Additionally, LUPA requires a petitioner to file a petition for review within
21 days of the date of the land use decision. RCW 36.70C.040(3). This is a
“stringent” deadline. Asche v. Bloomquist, 132 Wn. App. 784, 795, 133 P.3d 475
(2006), review denied, 159 Wn.2d 1005 (2007). It reflects a strong public policy
of finality in land use decisions. Samuel’s Furniture Inc. v. Dep’t of Ecology, 147
Wn.2d 440, 458-59, 54 P.3d 1194 (2002). Even illegal land use decisions will be
allowed to stand if not timely challenged under LUPA. Habitat Watch v. Skagit
County, 155 Wn.2d 397, 407, 120 P.3d 56 (2005).
LUPA provides two mutually exclusive pathways for determining the date
a written decision is issued. RCW 36.70C.040(4)(a). The issuance of a written
decision is either “[t]hree days after a written decision is mailed by the local
jurisdiction or, if not mailed, the date on which the local jurisdiction provides
notice that a written decision is publicly available.” RCW 36.70C.040(4)(a). A
7
No. 88598-7-I/8
written decision that is “mailed” is considered “issued” three days after it is sent.
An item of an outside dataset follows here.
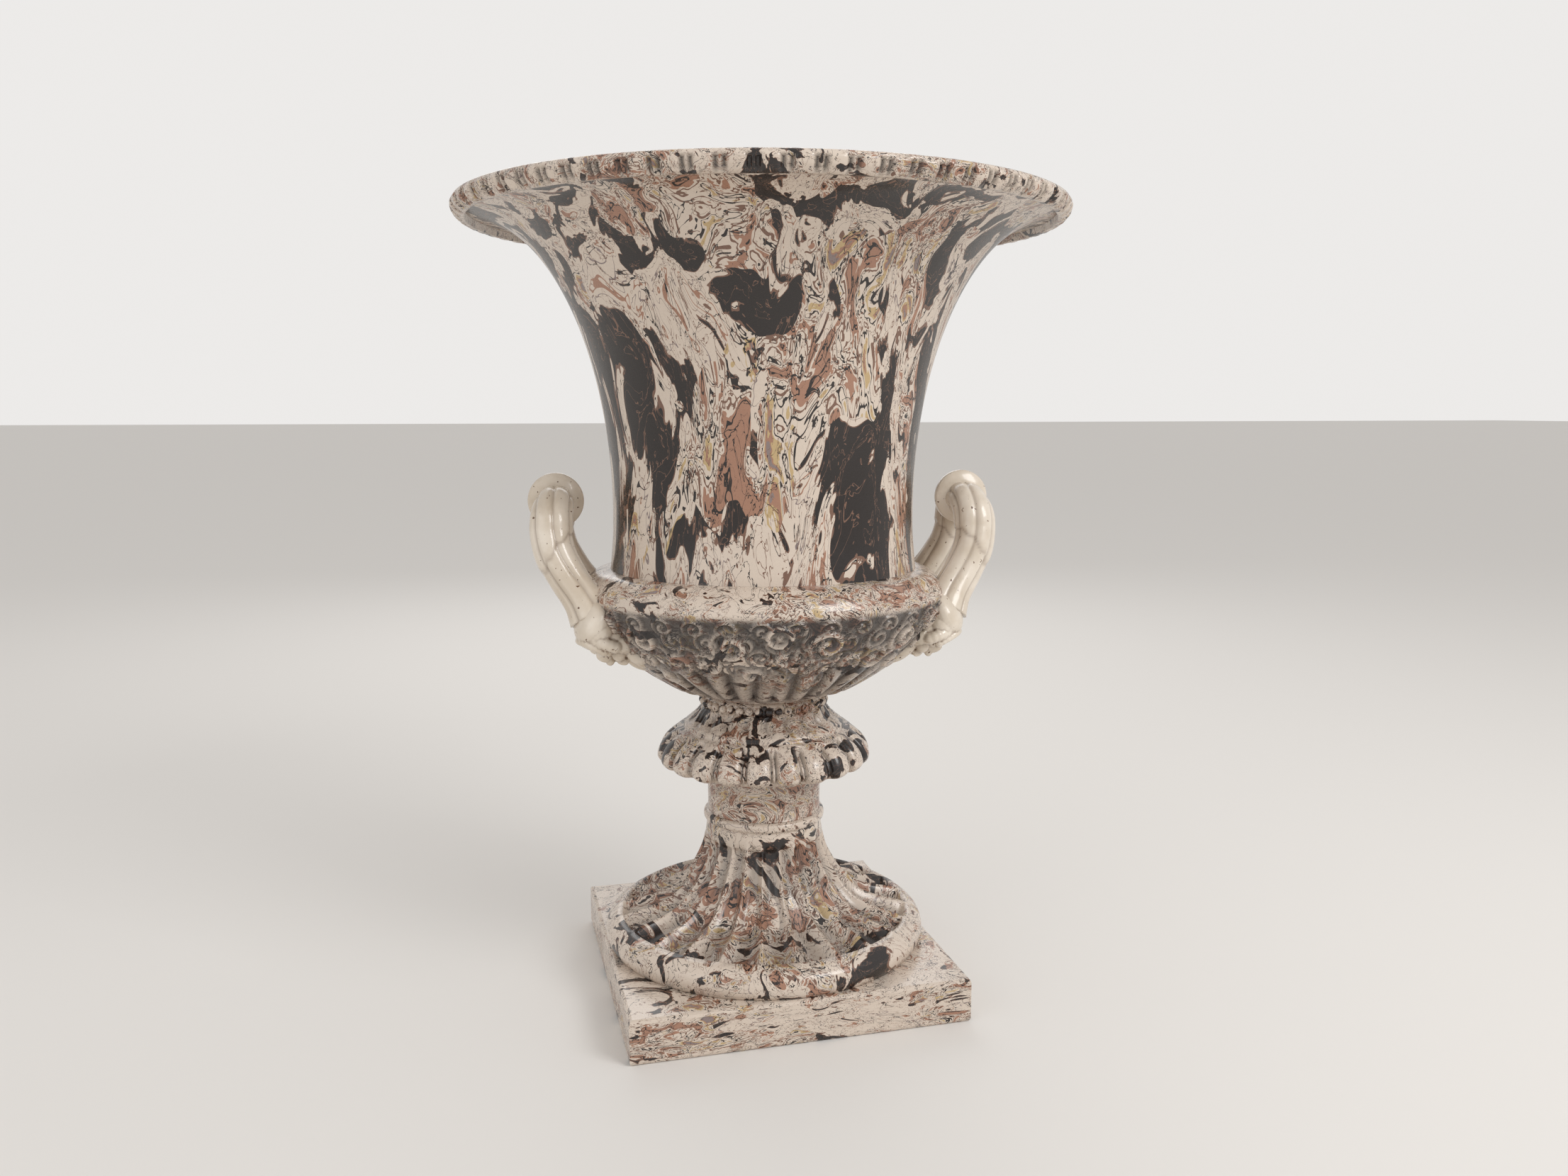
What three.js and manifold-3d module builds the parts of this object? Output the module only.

Chandrruangphen v. City of Sammamish, __Wn.3d __, 583 P.3d 604, 610
(2026). By contrast, LUPA expressly authorizes written decisions that are “not
mailed,” and the decision is considered “issued” on the date notice is provided
that a “decision is publicly available.” RCW 36.70C.040(4)(a).
In this case, Ezzeddine made two attempts to serve the City. While
Ezzeddine’s first attempt on April 2 was made within LUPA’s 21-day deadline, he
did not comply with the LUPA requirements because service was defective.
Ezzeddine did not follow the service requirement under RCW 4.28.080(2) in two
ways: he e-mailed, rather than personally served the petition; and the petition
was e-mailed to the wrong individuals because they were not the mayor, city
manager, or the mayor’s or city manager’s designated agent or the city clerk.
Ezzeddine’s second attempt on April 7 was outside the 21-day deadline.
The 21-day limitations period begins to run on the date a land use decision is
issued. RCW 36.70C.040(2), (3). For purposes of LUPA, when a decision is
“issued” depends on whether a decision is “written,” “made by ordinance or
resolution,” or, if neither of those options applies, “the date the decision is
entered into the public record.” RCW 36.70C.040(4)(a)-(c). On March 12, 2025,
the hearing examiner sent the decision to Ezzeddine by e-mail and regular mail.
Because the order was mailed, and not solely e-mailed, the date of
issuance was March 15, 2025. Chandrruangphen, 583 P.3d at 610 (concluding
LUPA’s three-day tolling provision does not apply to decisions transmitted solely
8
No. 88598-7-I/9
by e-mail). Twenty-one days after March 15 was April 6 not April 7, making
Ezzeddine’s second service attempt on April 7 untimely.
Ezzeddine’s land use petition is barred, and the court may not grant
review. RCW 36.70C.040(2). Our Supreme Court has stated that land use
decisions become unreviewable if not appealed to a superior court within LUPA’s
specified timeline. See Habitat Watch, 155 Wn.2d at 407. Trial court did not err in
granting summary judgment dismissal of Ezzeddine’s land use petition.
Ezzeddine requested an award of attorney fees, but he provides no
argument to support the awarding of fees and is not the prevailing party. 3 Thus,
his request is denied.
We affirm, and we deny Ezzeddine’s request for attorney fees.
WE CONCUR:
3 A party must “devote a section of its opening brief to the request for the fees or
expenses.” RAP 18.1(b). “Argument and citation to authority are required under the rule to advise
us of the appropriate grounds for an award of attorney fees as costs.” Wilson Ct. Ltd. P’ship v.
Tony Maroni’s, Inc., 134 Wn.2d 692, 710 n.4, 952 P.2d 590 (1998)). Requests that fail to comply
with these requirements are properly denied. Thompson v. Lennox, 151 Wn. App. 479, 485, 151
P.3d 597 (2009). Even if Ezzeddine complied with RAP 18.1(b), he is not the prevailing party,
thus fees would still be denied. RAP 18.1(a).